See also Ray, et al. v. Farrow, 211 Ala. 445, 100 So. 868 (1924); Munro v. Whitlow, 54 Cal.App. 448, 201 P. 964 (1921); Ryon, et al. v. Commercial Bank, et al., 219 S.W. 652 (Mo. 1920).
Our decision is fortified by the opinion of this Court in the case of Watts, et al. v. Watts, 198 Miss. 246, 22 So.2d 625 (1945), where the Court set out the principle that,
[T]he clause, "The Grantor herein specifically reserves until herself a life estate in and to the above described property, the title to same to be vested in the said Booster Watts at the death of said Grantor herein," does not postpone until death of the maker the vesting of title to the property. These words are sufficient to pass immediate interest or right, although the enjoyment thereof be postponed until the death of the maker, when the full enjoyment merges with the previously vested interest or right.

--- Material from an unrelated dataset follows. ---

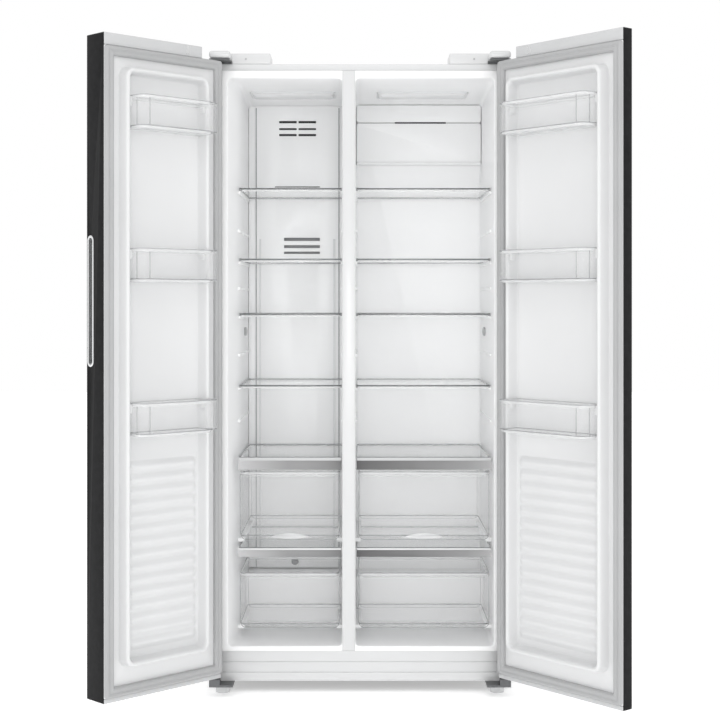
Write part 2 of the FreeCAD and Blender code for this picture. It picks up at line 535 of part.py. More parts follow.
    # magnetic gasket ring
    x0, x1 = span(1, 1)
    ring_out = box(tag + "_ring_out", x0, x1, "door_inner", "gasket_face", "foot_cap_top+1", "cap_bottom-1")
    x0, x1 = span("1+gasket_width" if sign > 0 else "1-gasket_width", "1+gasket_width")
    if sign > 0:
        ring_in = box(tag + "_ring_in", "right_free+1+gasket_width", "hinge_edge-1-gasket_width", "door_inner-1", 5,
                      "foot_cap_top+1+gasket_width", "cap_bottom-1-gasket_width")
    else:
        ring_in = box(tag + "_ring_in", "-hinge_edge+1+gasket_width", "left_free-1-gasket_width", "door_inner-1", 5,
                      "foot_cap_top+1+gasket_width", "cap_bottom-1-gasket_width")
    # the ring starts under the lowered corner at the hinge side
    if sign > 0:
        ring_gap = box(tag + "_ring_gap", "hinge_edge-corner_length-1", "hinge_edge+1", "door_inner-1", "door_inner+0.2", "corner_bottom", "corner_top+5")
    else:
        ring_gap = box(tag + "_ring_gap", "-hinge_edge-1", "-hinge_edge+corner_length+1", "door_inner-1", "door_inner+0.2", "corner_bottom", "corner_top+5")
    # its corner at the hinge is bevelled, so that it swings past the cabinet face without touching
    side = 1 if sign > 0 else -1
    bevel = [(side * 417.5, -2.686), (side * 417.5, 1.0), (side * 398.19, 1.0)]
    ring_bevel = prism(tag + "_ring_bevel", bevel, "foot_cap_top-5", "cap_bottom+5")
    finish(cut(tag + "_ring", ring_out, ring_in, ring_gap, ring_bevel), tag + "_door_gasket", tag)

    # top end cap with a lowered corner that takes the hinge pin
    x0, x1 = span(1, "corner_length")
    cap_main = sloped(tag + "_cap_main_s", box(tag + "_cap_main", x0, x1, "door_front+1", "door_inner", "cap_bottom", "door_top"), "1.4142")
    x0, x1 = near_hinge(0, "corner_length")
    cap_corner = box(tag + "_cap_corner", x0, x1, "door_front", "door_inner", "corner_bottom", "corner_top")
    px = "%d*pivot_x" % sign
    pin_hole = rod(tag + "_cap_hole", px, "pivot_y", 1729, "pin_hole", 40)
    finish(cut(tag + "_cap", fuse(tag + "_cap_all", cap_main, cap_corner), pin_hole), tag + "_door_top_cap", tag)

    x0, x1 = span(1, 1)
    base_cap = sloped(tag + "_base_cap_s", box(tag + "_base_cap", x0, x1, "door_front+1", "door_inner", "door_bottom", "foot_cap_top"), "1.4142")
    base_hole = rod(tag + "_base_hole", px, "pivot_y", "door_bottom-1", "pin_hole", 12)
    finish(cut(tag + "_base", base_cap, base_hole), tag + "_door_bottom_cap", tag)


door("left")
door("right")

# recessed grip trim in the left door's free edge: a U-section tray
grip_out = box("grip_out", "left_free-grip_depth", "left_free+0.5", "grip_front", "grip_rear", "grip_bottom", "grip_top")
grip_in = box("grip_in", "left_free-grip_depth+2", "left_free+5", "grip_front+2", "grip_rear-2", "grip_bottom+2", "grip_top-2")
finish(cut("door_grip", grip_out, grip_in), "left_door_grip", "left")

# ---------------------------------------------------------------- door bins
BIN_LEVELS = [("top", 1538.0), ("middle", 1141.0), ("bottom", 740.0)]


def door_bin(tag, level, z):
    """A clear open-topped bin with rounded front corners that sits between the ridges of the door liner."""
    name = "%s_bin_%s" % (tag, level)
    xa, xb = tag + "_ridge_a+ridge_width+1", tag + "_ridge_b-ridge_width-1"
    outer = prism(name + "_out", [(xa, "bin_back"), (xb, "bin_back"), (xb, "bin_front-bin_corner"), (xb + "-7", "bin_front-7"),
                                  (xb + "-bin_corner", "bin_front"), (xa + "+bin_corner", "bin_front"), (xa + "+7", "bin_front-7"),
                                  (xa, "bin_front-bin_corner")], z, "%s+bin_height" % z)
    wa, wb = xa + "+bin_wall", xb + "-bin_wall"
    inner = prism(name + "_in", [(wa, "bin_back+bin_wall"), (wb, "bin_back+bin_wall"), (wb, "bin_front-bin_corner-1"), (wb + "-6.5", "bin_front-9.5"),
                                 (wb + "-bin_corner+1", "bin_front-bin_wall"), (wa + "+bin_corner-1", "bin_front-bin_wall"), (wa + "+6.5", "bin_front-9.5"),
                                 (wa, "bin_front-bin_corner-1")], "%s+bin_wall" % z, "%s+bin_height+2" % z)
    # the end on the hinge side wraps over the liner's ridge
    if tag == "left":
        end = ("-351", "-331", "-348.5", "-335.5")
    else:
        end = ("339", "357", "343.5", "354.5")
    wrap_end = box(name + "_end", end[0], end[1], 27, 50, z, "%s+bin_height" % z)
    wrap_room = box(name + "_end_room", end[2], end[3], 29.5, 47.5, "%s+bin_wall" % z, "%s+bin_height+2" % z)
    finish(cut(name, fuse(name + "_whole", outer, wrap_end), inner, wrap_room), name, tag)


for level, z in BIN_LEVELS:
    door_bin("left", level, z)
    door_bin("right", level, z)

# ---------------------------------------------------------------- shelves
for side in ("freezer", "fridge"):
    xa, xb = side + "_shelf_a", side + "_shelf_b"
    for i, top in enumerate(SHELF_TOPS, start=1):
        finish(box("%s_glass_%d" % (side, i), xa, xb, "shelf_front", "shelf_rear", "%s-glass_thick" % top, top), "%s_shelf_%d" % (side, i))
    for word, top, skirt in (("upper", 652.0, 34), ("lower", 398.0, 25)):
        pane = box("%s_%s_pane" % (side, word), xa, xb, "trim_front+12", "shelf_rear" if word == "upper" else "shelf_rear",
                   "%s-glass_thick" % top, top)
        finish(pane, "%s_trim_shelf_%s" % (side, word))
        bar = prism("%s_%s_bar" % (side, word), [("trim_front", "%s-%s" % (top, skirt)), ("trim_front+5", "%s-%s" % (top, skirt)),
                                                ("trim_front+5", "%s-glass_thick-1" % top), ("trim_front+12", "%s-glass_thick-1" % top),
                                                ("trim_front+12", top), ("trim_front+2.5", top), ("trim_front", "%s-2.5" % top)],
                    xa, xb, "YZ_Plane")
        finish(bar, "%s_shelf_trim_%s" % (side, word))


# ---------------------------------------------------------------- drawers
def drawer(side, word):
    """A clear open-topped drawer with a thicker rim at the front."""
    name = "%s_drawer_%s" % (side, word)
    xa, xb = side + "_drawer_a", side + "_drawer_b"
    z0, z1, rear = word + "_drawer_bottom", word + "_drawer_top", word + "_drawer_rear"
    tub = box(name + "_tub", xa, xb, "drawer_front", rear, z0, z1)
    tubf = doc.addObject("Part::Fillet", name + "_round")
    tubf.Base = tub
    doc.recompute()
    corners = [i + 1 for i, e in enumerate(tub.Shape.Edges)
               if abs(e.BoundBox.ZLength) < 1e-3 and abs(e.BoundBox.YLength) > 10 and abs(e.BoundBox.ZMin - VALUE[z0]) < 1e-3]
    tubf.Edges = [(i, 14.0, 14.0) for i in corners]
    room = box(name + "_room", xa + "+drawer_wall", xb + "-drawer_wall", "drawer_front+3.5", rear + "-drawer_wall", z0 + "+drawer_wall", z1 + "+2")
    roomf = doc.addObject("Part::Fillet", name + "_room_round")
    roomf.Base = room
    doc.recompute()
    low = [i + 1 for i, e in enumerate(room.Shape.Edges)
           if abs(e.BoundBox.ZLength) < 1e-3 and abs(e.BoundBox.YLength) > 10 and abs(e.BoundBox.ZMin - VALUE[z0] - VALUE["drawer_wall"]) < 1e-3]
    roomf.Edges = [(i, 11.5, 11.5) for i in low]
    finish(cut(name, tubf, roomf), name)


for side in ("freezer", "fridge"):
    drawer(side, "upper")
    drawer(side, "lower")

# ---------------------------------------------------------------- recompute, check and write
doc.recompute()
bad = []
for o in doc.Objects:
    if "Invalid" in o.State or "Error" in o.State:
        bad.append("%s (%s): %s" % (o.Name, o.Label, o.State))
for o, label in PARTS:
    s = o.Shape
    if s.isNull() or not s.isValid() or not s.Solids:
        bad.append("%s: null, invalid or without a solid" % label)
if bad:
    raise RuntimeError("\n".join(bad))



def s_volume(o):
    return o.Shape.Volume


os.makedirs("parts", exist_ok=True)
low, high = [1e9] * 3, [-1e9] * 3
for o, label in PARTS:
    b = o.Shape.BoundBox
    for i, (a, c) in enumerate(((b.XMin, b.XMax), (b.YMin, b.YMax), (b.ZMin, b.ZMax))):
        low[i], high[i] = min(low[i], a), max(high[i], c)
    o.Shape.exportStep("parts/%s.step" % label)
    print("%-26s %8.1f %8.1f %8.1f %8.1f %8.1f %8.1f  vol %10.0f solids %d" % (label, b.XMin, b.XMax, b.YMin, b.YMax, b.ZMin, b.ZMax, s_volume(o), len(o.Shape.Solids)))
print("sub-parts:", len(PARTS))
print("box low:", [round(v, 3) for v in low], "high:", [round(v, 3) for v in high])
print("centre offset to take out:", round(-(low[0] + high[0]) / 2, 4), round(-(low[1] + high[1]) / 2, 4))
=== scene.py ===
import math

import bmesh
import bpy
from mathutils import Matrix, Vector


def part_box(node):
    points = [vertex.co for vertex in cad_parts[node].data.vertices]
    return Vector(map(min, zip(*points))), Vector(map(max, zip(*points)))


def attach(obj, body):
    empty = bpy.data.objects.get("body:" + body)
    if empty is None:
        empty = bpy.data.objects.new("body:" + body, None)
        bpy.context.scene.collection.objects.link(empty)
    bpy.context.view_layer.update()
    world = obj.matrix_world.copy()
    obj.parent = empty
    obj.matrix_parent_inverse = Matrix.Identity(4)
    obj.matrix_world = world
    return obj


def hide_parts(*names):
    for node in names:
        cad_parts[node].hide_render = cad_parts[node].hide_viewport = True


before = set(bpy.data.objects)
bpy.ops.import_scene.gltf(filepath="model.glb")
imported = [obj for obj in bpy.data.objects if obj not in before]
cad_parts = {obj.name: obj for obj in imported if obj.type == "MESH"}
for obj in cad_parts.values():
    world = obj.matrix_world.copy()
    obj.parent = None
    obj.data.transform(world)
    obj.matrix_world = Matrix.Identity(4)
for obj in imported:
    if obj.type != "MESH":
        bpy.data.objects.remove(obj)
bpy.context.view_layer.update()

# ------------------------------------------------------------------ frames
_lo, _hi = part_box("outer_wrap")
SX, SY = (_lo.x + _hi.x) * 500.0, _lo.y * 1000.0
PIV_X, PIV_Y = 406.0, -33.0
ANGLE = {"left": math.radians(-135.5), "right": math.radians(130.0)}
HINGE = {"left": -417.0, "right": 417.0}
FREE = {"left": -29.0, "right": -25.0}
RIDGE = {"left": (-354.0, -74.0), "right": (20.0, 362.0)}


def cab(p):
    """Cabinet millimetres to the row frame in metres."""
    return Vector(((p[0] + SX) / 1000.0, (p[1] + SY) / 1000.0, p[2] / 1000.0))


def door_frame(tag):
    """The same for a door drawn shut and then turned to where it stands."""
    sign = -1.0 if tag == "left" else 1.0
    c, s = math.cos(ANGLE[tag]), math.sin(ANGLE[tag])

    def turn(p):
        dx, dy = p[0] - sign * PIV_X, p[1] - PIV_Y
        return cab((sign * PIV_X + dx * c - dy * s, PIV_Y + dx * s + dy * c, p[2]))
    return turn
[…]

As hereinbefore set out, Beatrice Dale received a warranty deed from her mother on May 25, 1959, and resided on the property with her parents until their death in July, 1966. Upon execution and delivery of the deed to appellee the mother continued living with appellee and according to the finding of the chancellor, abundantly supported by the evidence, the two [mother and daughter] continued to reside in the same home on the property, and jointly exercised dominion and control over the property. The hostile and adverse possession of the life tenant was undoubtedly for and on behalf of the daughter remainderman living with her. The actions of both, acting jointly, were sufficient to create adverse possession from the time of the deed to the grantee until the mother's death, and, therefore, should be tacked on to appellee's adverse possession subsequent to her mother's death.
THE DECREES IN BOTH CAUSES ARE AFFIRMED.
PATTERSON, C.J., SMITH and ROBERTSON, P. JJ., and SUGG, WALKER, BROOM, LEE and COFER, JJ., concur.